03 February 2012

Co-pays are "Evil"

A simple analysis of supply and demand shows how the health insurance copay system warps the economy and allows prices to spiral out of control.


When the patient (or buyer, represented by the demand curve) pays a flat rate, the quantity he demands can increase without limit because he pays the same amount no matter what he demands.

Likewise, the pharmaceutical companies (or sellers, represented by the supply curve) can charge any price without concerning the buyer with that detail, they can charge practically any amount, and will happily do so.

The only reason the buyers and sellers can trade at all in this system is because the insurance company steps in to pay the difference.  This means the insurance companies are the only ones with any incentive to control costs, but as long as they can keep raising premiums, their incentive is not that large.

They also get a lot of the criticism because the rising insurance premiums are the only effect the buyers see.  But that effect is so far removed by the broken system from their own consumption choices, that they fail to see the connection.

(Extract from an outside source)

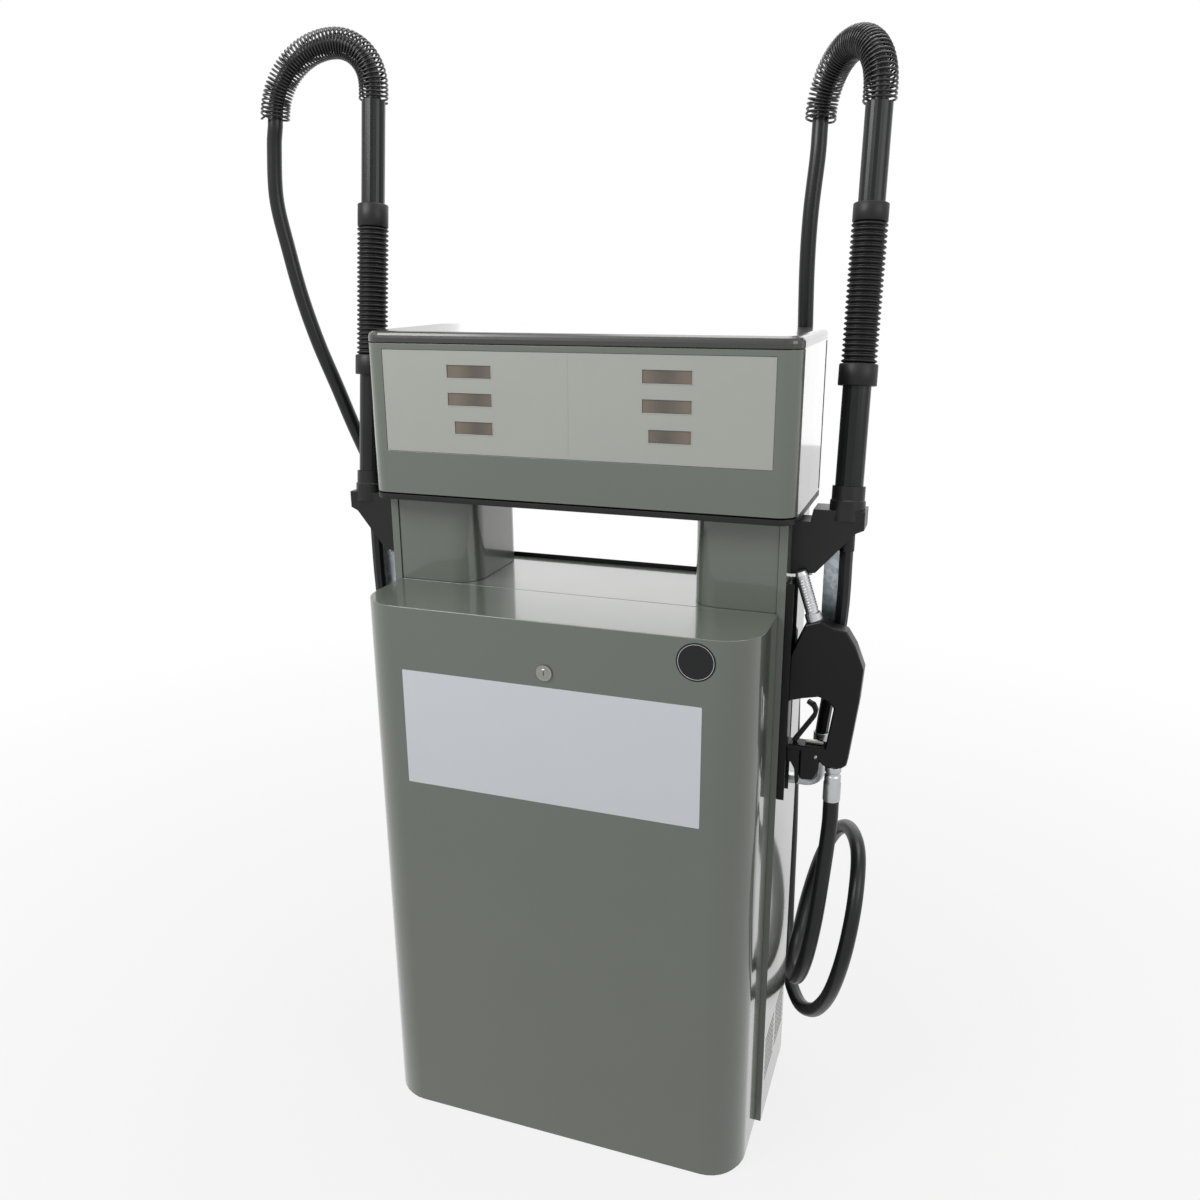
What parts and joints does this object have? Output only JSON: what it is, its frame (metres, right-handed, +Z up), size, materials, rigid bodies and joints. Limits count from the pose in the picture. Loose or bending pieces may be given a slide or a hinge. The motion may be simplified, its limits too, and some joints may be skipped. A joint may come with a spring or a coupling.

A good real world example of this happened when a friend of mine was about to lose insurance for her son, so she actually asked how much his prescription acne medication costs.  The answer was $900, which was even a shock to the pharmacist!  Such an over-inflated price for a trivial medication can only happen when none of the actors on the buying side (patient, doctor, pharmacist, etc.) are paying any attention to the actual cost at all.

The solution is easy.  Instead of a flat co-pay, patients should pay a percentage of the cost of health care.  Even if it were a small percentage like 10% or even less, the consumer would be directly exposed to the actual costs of medications.  It is not likely that anyone would be willing to pay $90 for an acne medication, and most people would be discussing alternate medications with their doctors in order to save a few bucks.